Là où j’ai grandi, la végétation était un décor, taillé de si près qu’il me semblait artificiel. Devant la maison, une pelouse rase s’étendait de part et d’autre de l’allée de graviers. Sagement plantés le long de la haie, à intervales réguliers – seul un taillis, à droite de l’allée, faisait exception – quelques arbres étendaient de maigres ramages. Leur intérêt premier était de faire des cages de foot acceptables. Sous la fenêtre du salon, le massif de tulipes et de pensées, au motif régulier comme un formulaire Cerfa, n’aurait guère déparé sur un morne rond-point. De l’autre côté de la maison, un haut cerisier s’élevait, déplumé et solitaire, entre la 2CV et la R20 de mes parents. Une ouverture dans son tronc avait été colmatée avec du ciment. Le jardinier responsable de toute cette luxuriante féerie s’appelait – vraiment – Francisque Bataille.

(...)

Je vous imagine, à ce stade, remonter en tête du présent article pour vérifier son titre.
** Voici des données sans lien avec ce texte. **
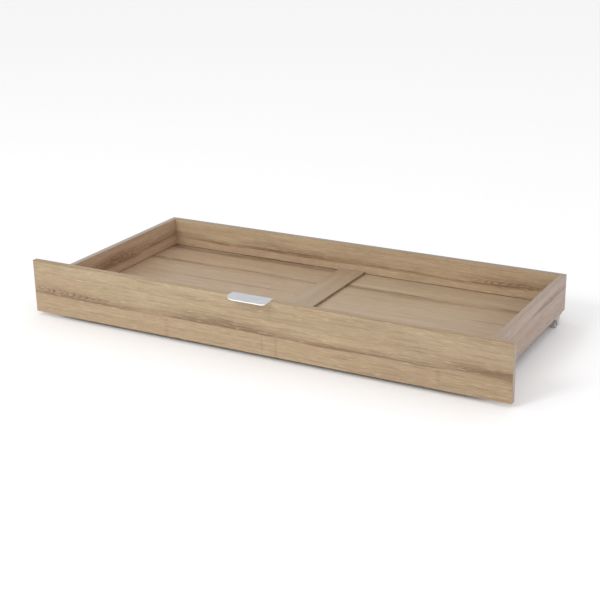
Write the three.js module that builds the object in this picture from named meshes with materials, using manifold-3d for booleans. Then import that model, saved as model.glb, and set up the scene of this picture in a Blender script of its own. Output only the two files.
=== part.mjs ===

Mais oui, les 426 mots qui précèdent ont tout à voir avec L’arbre monde, de Richard Powers, Grand Prix de littérature américaine 2018. Comme le répète Adam, personnage clé de ce roman choral de 533 pages, « Les meilleurs arguments du monde ne feront jamais changer d’avis. Pour ça, ce qu’il faut, c’est une bonne histoire ». Alors que, depuis des décennies, les preuves formelles des cataclysmes en cours sont agitées sous les yeux de toute personne dotée d’un cerveau qui fonctionne, elle garde de bonnes chances de s’en contrefoutre. Le génie de Richard Powers consiste donc à utiliser la forme romanesque là où la non-fiction a si longtemps échoué.